**PROBLEM DETAILS:**
Return every line of the material exactly.

**RAW DATA:**
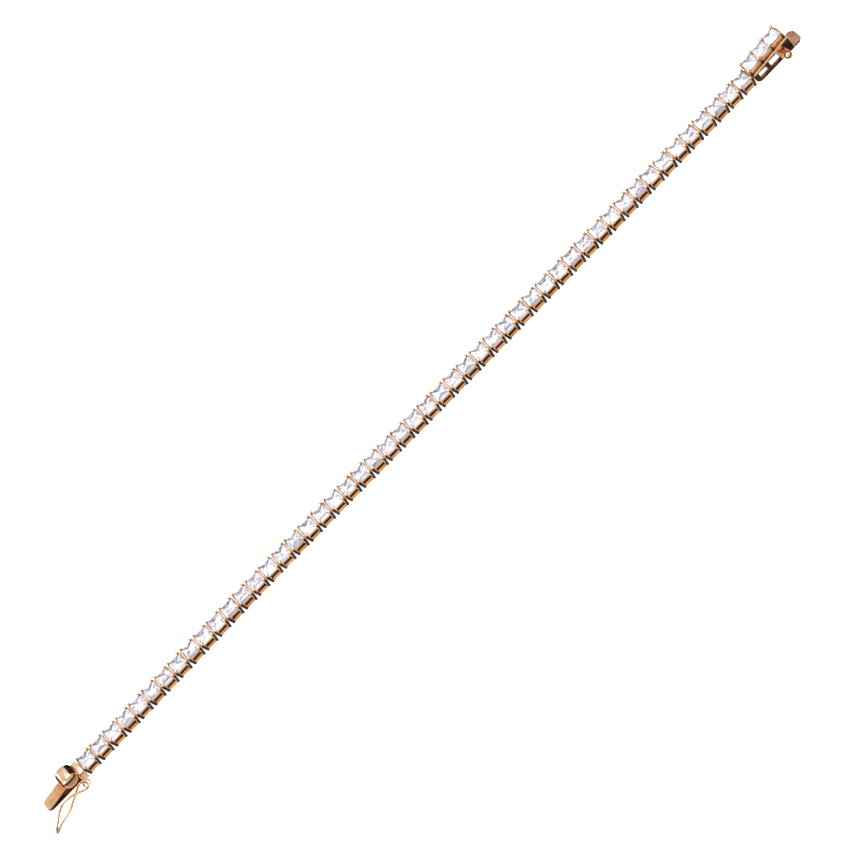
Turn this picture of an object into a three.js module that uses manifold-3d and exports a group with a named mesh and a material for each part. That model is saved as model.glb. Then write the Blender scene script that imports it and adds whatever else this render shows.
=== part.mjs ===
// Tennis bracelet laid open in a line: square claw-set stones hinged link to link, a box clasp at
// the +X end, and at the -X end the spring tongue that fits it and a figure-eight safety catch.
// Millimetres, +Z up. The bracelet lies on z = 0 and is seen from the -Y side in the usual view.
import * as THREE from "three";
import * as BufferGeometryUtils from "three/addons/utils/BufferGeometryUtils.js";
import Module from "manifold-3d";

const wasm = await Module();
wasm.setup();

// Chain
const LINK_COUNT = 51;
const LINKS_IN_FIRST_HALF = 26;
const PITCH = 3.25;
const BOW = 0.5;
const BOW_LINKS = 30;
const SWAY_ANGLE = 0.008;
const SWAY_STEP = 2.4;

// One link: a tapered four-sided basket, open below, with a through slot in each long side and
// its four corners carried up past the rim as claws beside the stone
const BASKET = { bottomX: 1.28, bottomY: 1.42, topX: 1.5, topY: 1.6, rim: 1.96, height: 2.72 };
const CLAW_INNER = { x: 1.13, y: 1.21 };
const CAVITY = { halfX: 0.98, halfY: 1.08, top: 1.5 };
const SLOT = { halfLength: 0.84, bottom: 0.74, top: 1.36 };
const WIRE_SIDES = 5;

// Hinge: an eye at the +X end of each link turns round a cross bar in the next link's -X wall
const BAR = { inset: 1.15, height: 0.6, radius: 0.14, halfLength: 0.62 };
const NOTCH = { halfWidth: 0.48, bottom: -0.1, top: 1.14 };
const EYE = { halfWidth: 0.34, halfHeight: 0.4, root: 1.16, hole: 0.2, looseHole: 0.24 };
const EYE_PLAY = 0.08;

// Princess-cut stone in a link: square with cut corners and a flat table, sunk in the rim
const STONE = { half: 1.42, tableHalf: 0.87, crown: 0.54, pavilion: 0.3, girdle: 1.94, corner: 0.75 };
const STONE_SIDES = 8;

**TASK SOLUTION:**
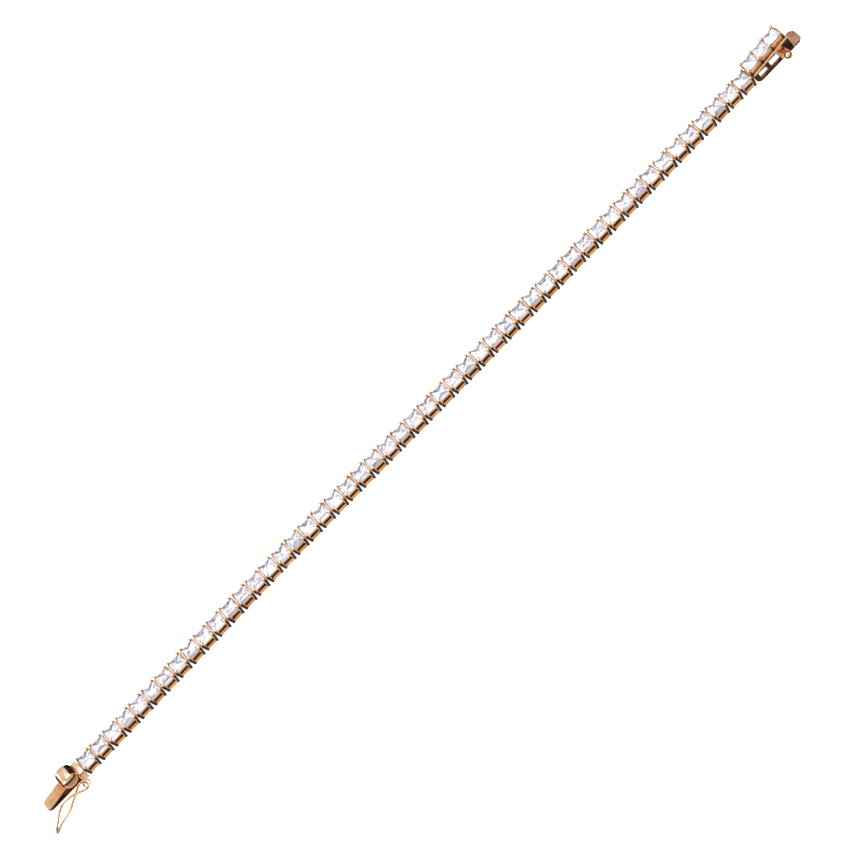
Turn this picture of an object into a three.js module that uses manifold-3d and exports a group with a named mesh and a material for each part. That model is saved as model.glb. Then write the Blender scene script that imports it and adds whatever else this render shows.
=== part.mjs ===
// Tennis bracelet laid open in a line: square claw-set stones hinged link to link, a box clasp at
// the +X end, and at the -X end the spring tongue that fits it and a figure-eight safety catch.
// Millimetres, +Z up. The bracelet lies on z = 0 and is seen from the -Y side in the usual view.
import * as THREE from "three";
import * as BufferGeometryUtils from "three/addons/utils/BufferGeometryUtils.js";
import Module from "manifold-3d";

const wasm = await Module();
wasm.setup();

// Chain
const LINK_COUNT = 51;
const LINKS_IN_FIRST_HALF = 26;
const PITCH = 3.25;
const BOW = 0.5;
const BOW_LINKS = 30;
const SWAY_ANGLE = 0.008;
const SWAY_STEP = 2.4;

// One link: a tapered four-sided basket, open below, with a through slot in each long side and
// its four corners carried up past the rim as claws beside the stone
const BASKET = { bottomX: 1.28, bottomY: 1.42, topX: 1.5, topY: 1.6, rim: 1.96, height: 2.72 };
const CLAW_INNER = { x: 1.13, y: 1.21 };
const CAVITY = { halfX: 0.98, halfY: 1.08, top: 1.5 };
const SLOT = { halfLength: 0.84, bottom: 0.74, top: 1.36 };
const WIRE_SIDES = 5;

// Hinge: an eye at the +X end of each link turns round a cross bar in the next link's -X wall
const BAR = { inset: 1.15, height: 0.6, radius: 0.14, halfLength: 0.62 };
const NOTCH = { halfWidth: 0.48, bottom: -0.1, top: 1.14 };
const EYE = { halfWidth: 0.34, halfHeight: 0.4, root: 1.16, hole: 0.2, looseHole: 0.24 };
const EYE_PLAY = 0.08;

// Princess-cut stone in a link: square with cut corners and a flat table, sunk in the rim
const STONE = { half: 1.42, tableHalf: 0.87, crown: 0.54, pavilion: 0.3, girdle: 1.94, corner: 0.75 };
const STONE_SIDES = 8;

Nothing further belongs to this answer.